-- Start --

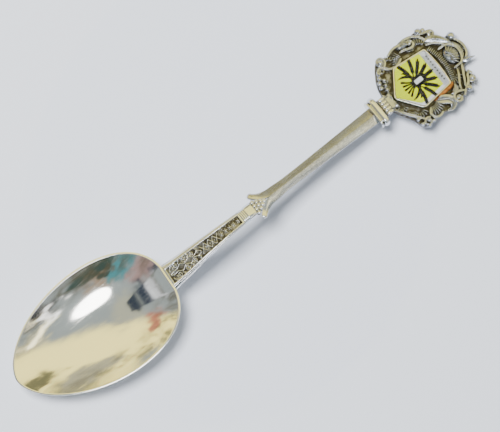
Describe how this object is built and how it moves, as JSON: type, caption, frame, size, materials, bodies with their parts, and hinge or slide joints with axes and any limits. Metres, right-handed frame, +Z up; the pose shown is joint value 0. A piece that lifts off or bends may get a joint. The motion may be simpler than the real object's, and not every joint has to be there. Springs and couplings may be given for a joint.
{
  "type": "souvenir spoon",
  "caption": "Small display spoon with an egg-shaped bowl, relief neck, ridged stem and a cast scroll cartouche holding an enamelled shield under a clear dome.",
  "frame": {"origin": "middle of the spoon's outline, at the height of the table it lies on", "axes": "+X from the bowl's tip to the far end of the cartouche, +Z up out of the bowl's hollow, +Y to the left of +X"},
  "size_m": [0.115, 0.024, 0.0106],
  "materials": {
    "polished_silver": "mirror-polished silver plate",
    "stem_silver": "satin to bright silver plate, lightly tarnished",
    "relief_silver": "stamped silver plate with dark patina in the ground",
    "cast_silver": "cast silver plate with dark patina in the recesses",
    "tray_metal": "stamped, thinly plated",
    "tang_brass": "drawn rod",
    "amber_glue": "aged amber adhesive",
    "yellow_enamel": "gloss enamel",
    "white_enamel": "gloss enamel",
    "black_enamel": "gloss enamel",
    "clear_resin": "clear domed resin"
  },
  "bodies": {
    "root": {"bowl": "polished_silver", "neck": "relief_silver", "cup": "stem_silver", "bead_cluster": "relief_silver", "stem": "stem_silver", "collar": "cast_silver", "capital": "cast_silver", "tang": "tang_brass", "cartouche": "cast_silver", "glue_bed": "amber_glue", "shield_tray": "tray_metal", "enamel_field": "yellow_enamel", "enamel_chief": "white_enamel", "enamel_sheaf": "black_enamel", "enamel_band": "white_enamel", "resin_dome": "clear_resin"}
  },
  "joints": []
}
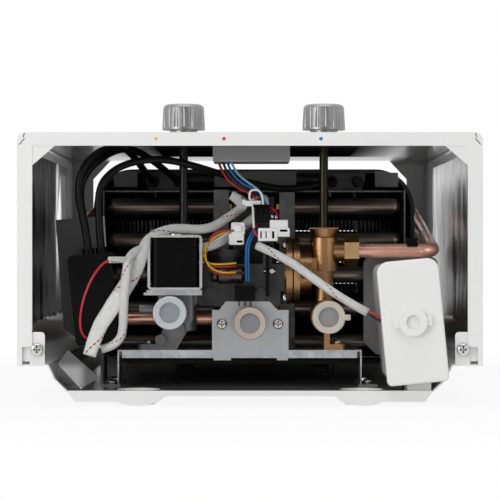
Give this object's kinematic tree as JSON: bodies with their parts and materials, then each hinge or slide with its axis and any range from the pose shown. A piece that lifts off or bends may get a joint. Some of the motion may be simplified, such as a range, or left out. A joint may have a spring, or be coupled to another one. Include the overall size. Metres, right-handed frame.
{
  "type": "portable gas water heater",
  "caption": "Box-shaped instantaneous gas water heater with its service end open: valves, burners, heat exchanger, igniter, battery box, knobs and a flue at the far end.",
  "frame": {"origin": "centre of the bounding box's footprint, where the back plate's stamped cups rest", "axes": "+Z is the way the front cover faces, +Y runs from the service end to the flue end, +X is to the right seen from the service end. The heater lies on its back; hung for use, +Y is up."},
  "size_m": [0.31, 0.452, 0.2041],
  "materials": {
    "white_paint": "glossy powder coat",
    "foil": "bright crumpled foil",
    "screw_chrome": "bright plated",
    "galvanised": "galvanised",
    "grey_paint": "satin",
    "aluminised": "dull, heat stained",
    "stainless": "satin",
    "copper": "drawn copper",
    "brass": "cast and turned",
    "cast_grey": "as cast",
    "cast_dark": "dark coated casting",
    "ceramic": "glazed",
    "black_rubber": "matte",
    "black_plastic": "fine textured",
    "white_plastic": "moulded",
    "grey_plastic": "moulded",
    "cell_wrap": "printed sleeve",
    "winding": "taped winding",
    "cap_plastic": "translucent polythene",
    "silver_knob": "silver, brushed",
    "window": "clear smoked",
    "sleeve": "woven glass fibre",
    "wire": "coloured insulation"
  },
  "bodies": {
    "casing": {"front_cover": "white_paint", "back_plate": "white_paint", "left_foil_liner": "foil", "right_foil_liner": "foil", "cover_screws": "screw_chrome", "frame_screws": "screw_chrome", "diaphragm_screws": "screw_chrome", "chassis_rail": "galvanised", "outlet_plate": "galvanised", "solenoid_flange": "galvanised", "electrode_bracket": "galvanised", "left_bracket": "grey_paint", "right_bracket": "grey_paint", "combustion_chamber": "aluminised", "flue_hood": "aluminised", "burner_frame": "aluminised", "burner_bars": "stainless", "solenoid_frame": "stainless", "heat_exchanger_fins": "copper", "heat_exchanger_tube": "copper", "cold_pipe": "copper", "hot_pipe": "copper", "gas_nozzles": "brass", "water_valve_body": "brass", "diaphragm_cover": "brass", "union_nut": "brass", "hot_outlet": "brass", "gas_valve_body": "cast_grey", "gas_manifold": "cast_grey", "linkage_housing": "cast_dark", "electrodes": "ceramic", "electrode_boots": "black_rubber", "ignition_leads": "black_rubber", "diaphragm": "black_rubber", "igniter_box": "black_plastic", "micro_switch": "black_plastic", "pipe_clip": "black_plastic", "battery_case": "white_plastic", "wire_connectors": "white_plastic", "display_housing": "grey_plastic", "battery_cells": "cell_wrap", "solenoid_coil": "winding", "display_window": "window", "left_sleeves": "sleeve", "right_sleeve": "sleeve", "harness_wires": "wire"},
    "gas_control": {"gas_knob": "silver_knob", "gas_spindle": "stainless"},
    "water_control": {"water_knob": "silver_knob", "water_spindle": "brass"},
    "battery_door": {"battery_lid": "white_plastic", "battery_gasket": "black_rubber"},
    "battery_lock": {"battery_lock_knob": "white_plastic"},
    "gas_cover_cap": {"gas_cap": "cap_plastic"},
    "hot_cover_cap": {"hot_cap": "cap_plastic"},
    "cold_cover_cap": {"cold_cap": "cap_plastic"},
    "plunger": {"solenoid_plunger": "stainless"},
    "rod": {"push_rod": "stainless"},
    "lever": {"switch_lever": "white_plastic"},
    "bail": {"carry_handle": "stainless"}
  },
  "joints": [
    {"name": "gas_knob_turn", "type": "hinge", "parent": "casing", "child": "gas_control", "pos_m": [-0.0459, -0.159, 0.19], "axis": [0, 0, 1], "range_deg": [0, 150]},
    {"name": "water_knob_turn", "type": "hinge", "parent": "casing", "child": "water_control", "pos_m": [0.051, -0.159, 0.19], "axis": [0, 0, 1], "range_deg": [0, 270]},
    {"name": "battery_lid_pull", "type": "slide", "parent": "casing", "child": "battery_door", "axis": [0, -1, 0], "range_m": [0, 0.03]},
    {"name": "battery_lock_turn", "type": "hinge", "parent": "battery_door", "child": "battery_lock", "pos_m": [0.1078, -0.222, 0.056], "axis": [0, 1, 0], "range_deg": [0, 90]},
    {"name": "gas_cap_pull", "type": "slide", "parent": "casing", "child": "gas_cover_cap", "axis": [0, -1, 0], "range_m": [0, 0.02]},
    {"name": "hot_cap_pull", "type": "slide", "parent": "casing", "child": "hot_cover_cap", "axis": [0, -1, 0], "range_m": [0, 0.02]},
    {"name": "cold_cap_pull", "type": "slide", "parent": "casing", "child": "cold_cover_cap", "axis": [0, -1, 0], "range_m": [0, 0.02]},
    {"name": "plunger_lift", "type": "slide", "parent": "casing", "child": "plunger", "axis": [0, 0, 1], "range_m": [0, 0.003], "stiffness_N_per_m": 100},
    {"name": "rod_push", "type": "slide", "parent": "casing", "child": "rod", "axis": [-1, 0, 0], "range_m": [0, 0.003], "stiffness_N_per_m": 200},
    {"name": "lever_swing", "type": "hinge", "parent": "casing", "child": "lever", "pos_m": [0.012, -0.171, 0.1051], "axis": [0, 1, 0], "range_deg": [0, 10.9]},
    {"name": "handle_swing", "type": "hinge", "parent": "casing", "child": "bail", "pos_m": [0, 0.204, 0.0034], "axis": [1, 0, 0], "range_deg": [0, 180]}
  ],
  "couplings": [
    {"joint": "lever_swing", "follows": "rod_push", "rad_per_m": 62.5}
  ]
}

-- End --

SHORT TASK:
Find all lines holding the string "this" and copy them.

IN RESPONSE:
Describe how this object is built and how it moves, as JSON: type, caption, frame, size, materials, bodies with their parts, and hinge or slide joints with axes and any limits. Metres, right-handed frame, +Z up; the pose shown is joint value 0. A piece that lifts off or bends may get a joint. The motion may be simpler than the real object's, and not every joint has to be there. Springs and couplings may be given for a joint.
Give this object's kinematic tree as JSON: bodies with their parts and materials, then each hinge or slide with its axis and any range from the pose shown. A piece that lifts off or bends may get a joint. Some of the motion may be simplified, such as a range, or left out. A joint may have a spring, or be coupled to another one. Include the overall size. Metres, right-handed frame.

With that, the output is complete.